Corruption, deconstructed

May 29, 2015 05:21 pm | Updated 05:21 pm IST

In an interview before he left office, Dr. Manmohan Singh had hinted that high growth and high rates of corruption are positively correlated. T.N. Ninan later wrote that after illegal mining had been revealed by the truckload in Karnataka and Goa, iron ore production in the country dropped by 40 per cent in two years. “Contemporary evidence suggests that economic growth in India has begun to falter at the same time that corruption charges have mushroomed,” he wrote.

Why is corruption considered an offensive act? China, because it is so often compared with India, has been growing in spite of rampant corruption. China’s corruption is more of the profit-sharing method — corruption is connected to new value created where the officials simply took a share in the profits reaped from a project. Andrew Wedeman, in his book Double Paradox: Rapid Growth and Rising Corruption in China , argues that this method was also kept in check by frequent anti-corruption drives.

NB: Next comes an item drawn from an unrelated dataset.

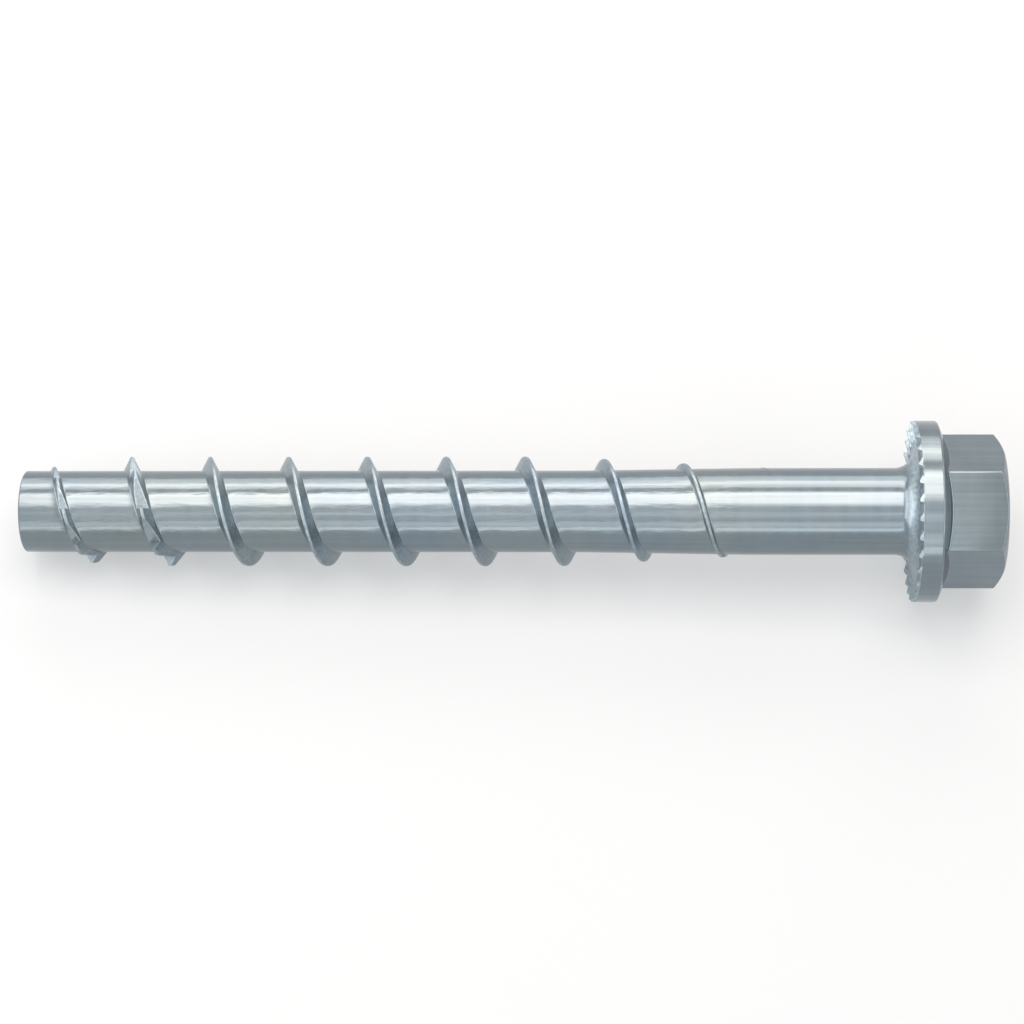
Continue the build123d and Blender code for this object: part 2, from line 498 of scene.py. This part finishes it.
def flange_outline():
    """The flange's outline as radius, height and the share of a locking tooth's height it carries."""
    sizes = bpy.context.scene.screw_sizes
    head = bpy.context.scene.head_sizes
    face = head.flange_face
    rim = head.flange_radius
    edge = TOOTH_END_ROUNDING
    fillet_centre = (sizes.shank_radius + head.fillet_radius, face - head.fillet_radius)
    turn = pi / 2 - head.flange_slope
    tangent = head.rim_upper_radius * tan(turn / 2)
    rim_centre = (rim - head.rim_upper_radius, face + head.rim_thickness - tangent)
    tooth_start = fillet_centre[0] + head.bearing_land_width
    tooth_end = rim - edge - EDGE_STRIP
    middle_out, middle_up = TOOTH_END_MIDDLE
    inner_share = head.locking_tooth_inner_height / head.locking_tooth_height

    plain = [(sizes.shank_radius, sizes.thread_piece_end)]
    plain += arc(fillet_centre, head.fillet_radius, pi, pi / 2, FILLET_STEPS)
    plain.append((tooth_start - EDGE_STRIP, face))
    outline = [(radius, height, 0.0) for radius, height in plain]
    for step in range(TOOTH_STEPS + 1):
        share = step / TOOTH_STEPS
        radius = tooth_start + (tooth_end - tooth_start) * share
        outline.append((radius, face, inner_share + (1 - inner_share) * share))
    outline.append((tooth_end + middle_out * edge, face + middle_up * edge, 1.0))
    outline.append((tooth_end + edge, face + edge, 1.0))
    outline.append((rim, face + head.rim_lower_chamfer, 0.0))
    outline.append((rim, face + head.rim_lower_chamfer + EDGE_STRIP, 0.0))
    for radius, height in arc(rim_centre, head.rim_upper_radius, 0, turn, RIM_STEPS):
        outline.append((radius, height, 0.0))
    outline.append((SKIRT_INNER_RADIUS, skirt_height(SKIRT_INNER_RADIUS), 0.0))
    return outline


def tooth_rise(angle):
    """Share of its full height that the ring of locking teeth has at an angle about the axis."""
    head = bpy.context.scene.head_sizes
    spacing = 2 * pi / head.locking_teeth
    across = (angle - head.locking_tooth_phase) % spacing
    crest_end = head.locking_tooth_ramp + head.locking_tooth_crest
    up = across / head.locking_tooth_ramp
    down = 1 - (across - crest_end) / head.locking_tooth_back
    return max(min(up, 1.0, down), 0.0)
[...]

For any developing economy to achieve the status of a developed economy, all evidence suggests that corruption is a necessary evil. To imply that corruption can derail an economy or that it smacks of irresponsibility in a democracy is an enforcement of commercial middle-class values to a greater people.

Every developed country has at some point been corrupt at various levels. As society evolves, corruption moves to the highest levels, whereas petty graft becomes negligible. In the U.S., when there were limits on campaign funding and direct advocacy by corporations, a Supreme Court ruling struck it down in the name of free speech, freeing corporations and unions to spend money both on ‘electioneering communications’ and advocate for the election or defeat of candidates.

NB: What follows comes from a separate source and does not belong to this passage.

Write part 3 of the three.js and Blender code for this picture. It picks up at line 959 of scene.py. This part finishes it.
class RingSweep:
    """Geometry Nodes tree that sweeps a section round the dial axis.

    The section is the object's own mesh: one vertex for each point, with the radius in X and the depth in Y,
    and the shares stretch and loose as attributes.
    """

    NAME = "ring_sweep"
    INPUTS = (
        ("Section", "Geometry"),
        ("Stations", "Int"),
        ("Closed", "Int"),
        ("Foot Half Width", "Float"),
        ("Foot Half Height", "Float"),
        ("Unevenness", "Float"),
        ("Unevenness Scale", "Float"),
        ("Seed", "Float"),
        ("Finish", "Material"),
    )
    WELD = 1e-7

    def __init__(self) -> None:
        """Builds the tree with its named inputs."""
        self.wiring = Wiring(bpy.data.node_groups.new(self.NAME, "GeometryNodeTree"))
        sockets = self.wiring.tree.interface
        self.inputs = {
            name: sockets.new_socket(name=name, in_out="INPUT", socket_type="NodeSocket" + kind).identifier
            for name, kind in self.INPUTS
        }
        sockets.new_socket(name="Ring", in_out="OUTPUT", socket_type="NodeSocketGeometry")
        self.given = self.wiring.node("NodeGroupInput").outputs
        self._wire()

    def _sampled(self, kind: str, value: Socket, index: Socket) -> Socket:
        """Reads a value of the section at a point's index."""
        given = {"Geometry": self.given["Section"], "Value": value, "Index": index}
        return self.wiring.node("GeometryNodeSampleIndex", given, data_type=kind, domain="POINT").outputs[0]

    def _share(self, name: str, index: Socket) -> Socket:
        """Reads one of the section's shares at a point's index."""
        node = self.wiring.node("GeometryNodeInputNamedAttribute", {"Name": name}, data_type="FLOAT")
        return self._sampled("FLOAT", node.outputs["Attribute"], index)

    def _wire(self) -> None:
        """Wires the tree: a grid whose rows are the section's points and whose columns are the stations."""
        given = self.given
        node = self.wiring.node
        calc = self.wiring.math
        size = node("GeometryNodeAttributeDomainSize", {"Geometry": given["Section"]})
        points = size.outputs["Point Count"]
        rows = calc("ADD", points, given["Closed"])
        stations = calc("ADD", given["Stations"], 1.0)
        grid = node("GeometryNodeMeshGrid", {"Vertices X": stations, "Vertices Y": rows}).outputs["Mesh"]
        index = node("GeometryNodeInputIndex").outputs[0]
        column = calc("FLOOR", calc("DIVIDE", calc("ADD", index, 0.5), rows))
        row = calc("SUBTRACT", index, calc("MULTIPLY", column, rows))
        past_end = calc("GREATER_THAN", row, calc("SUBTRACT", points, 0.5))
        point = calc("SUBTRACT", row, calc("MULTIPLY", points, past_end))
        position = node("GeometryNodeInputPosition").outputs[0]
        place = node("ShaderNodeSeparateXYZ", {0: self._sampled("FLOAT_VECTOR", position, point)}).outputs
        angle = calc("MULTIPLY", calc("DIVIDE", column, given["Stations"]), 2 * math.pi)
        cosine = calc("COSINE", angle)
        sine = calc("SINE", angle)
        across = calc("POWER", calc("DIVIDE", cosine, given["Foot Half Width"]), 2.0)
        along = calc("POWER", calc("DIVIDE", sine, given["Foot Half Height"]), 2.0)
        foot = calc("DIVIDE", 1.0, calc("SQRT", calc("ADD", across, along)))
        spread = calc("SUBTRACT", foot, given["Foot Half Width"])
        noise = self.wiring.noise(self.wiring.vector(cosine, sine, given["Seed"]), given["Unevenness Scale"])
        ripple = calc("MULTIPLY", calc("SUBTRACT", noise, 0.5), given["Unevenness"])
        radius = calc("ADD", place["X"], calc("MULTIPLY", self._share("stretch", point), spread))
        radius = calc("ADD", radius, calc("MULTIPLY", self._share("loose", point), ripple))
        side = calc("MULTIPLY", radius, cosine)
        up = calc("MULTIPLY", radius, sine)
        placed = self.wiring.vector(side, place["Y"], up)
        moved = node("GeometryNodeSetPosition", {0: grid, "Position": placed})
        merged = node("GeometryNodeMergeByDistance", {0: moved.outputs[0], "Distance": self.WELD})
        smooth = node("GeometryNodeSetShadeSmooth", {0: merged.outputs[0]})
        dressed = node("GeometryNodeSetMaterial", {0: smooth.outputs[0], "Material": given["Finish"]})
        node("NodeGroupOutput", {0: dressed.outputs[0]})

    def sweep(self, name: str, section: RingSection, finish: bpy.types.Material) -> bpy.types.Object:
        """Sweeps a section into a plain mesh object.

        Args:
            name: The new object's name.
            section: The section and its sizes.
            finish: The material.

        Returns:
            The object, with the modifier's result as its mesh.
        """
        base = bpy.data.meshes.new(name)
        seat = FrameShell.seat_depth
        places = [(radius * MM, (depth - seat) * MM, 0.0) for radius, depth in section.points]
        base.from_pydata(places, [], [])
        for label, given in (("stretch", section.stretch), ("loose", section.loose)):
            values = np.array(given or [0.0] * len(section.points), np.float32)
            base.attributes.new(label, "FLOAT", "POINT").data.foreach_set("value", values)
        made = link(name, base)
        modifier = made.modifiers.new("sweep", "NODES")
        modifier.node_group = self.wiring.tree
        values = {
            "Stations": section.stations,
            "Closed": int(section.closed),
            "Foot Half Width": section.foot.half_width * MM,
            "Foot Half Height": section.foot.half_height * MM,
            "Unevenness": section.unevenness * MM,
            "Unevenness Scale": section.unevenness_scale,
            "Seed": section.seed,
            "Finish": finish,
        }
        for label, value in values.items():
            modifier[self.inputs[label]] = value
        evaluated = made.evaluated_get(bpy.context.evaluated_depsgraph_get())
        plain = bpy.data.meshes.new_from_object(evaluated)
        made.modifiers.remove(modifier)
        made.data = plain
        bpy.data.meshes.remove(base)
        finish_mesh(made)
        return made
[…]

While a lot of emphasis is placed on electoral integrity in all democracies, to expect candidates and by extension, corporations to not indulge themselves in political corruption seems like a double-standard, and as an easy method to attain moral high-ground in a subject that employs public morality than private honesty.

In his paper for the North American Review titled Commercial Immorality and Political Corruption , as early as 1868, Edwin L. Godkin quoted Shakespeare in his argument against the ‘evilness’ of corruption. Polonius says to Laertes in Hamlet, “Costly thy habit as thy purse can buy,” — an exhortation to his son to live as luxuriously as he can. “Not only is all the luxury which anybody can reach considered legitimate, but everyone has a secret belief that luxury is within his reach... The decline of virtues, considered simply as commercial instruments, and not as moral qualities, has a good foundation in reason,” wrote Godkin.

To place the onus on a government or a corporation for one’s own circumstances has for long been the byword of a salaried population, for it takes away individual responsibility, while providing for intellectual dishonesty. If anything, considering we claim to be the most intelligent life form on the planet, we should do better than that.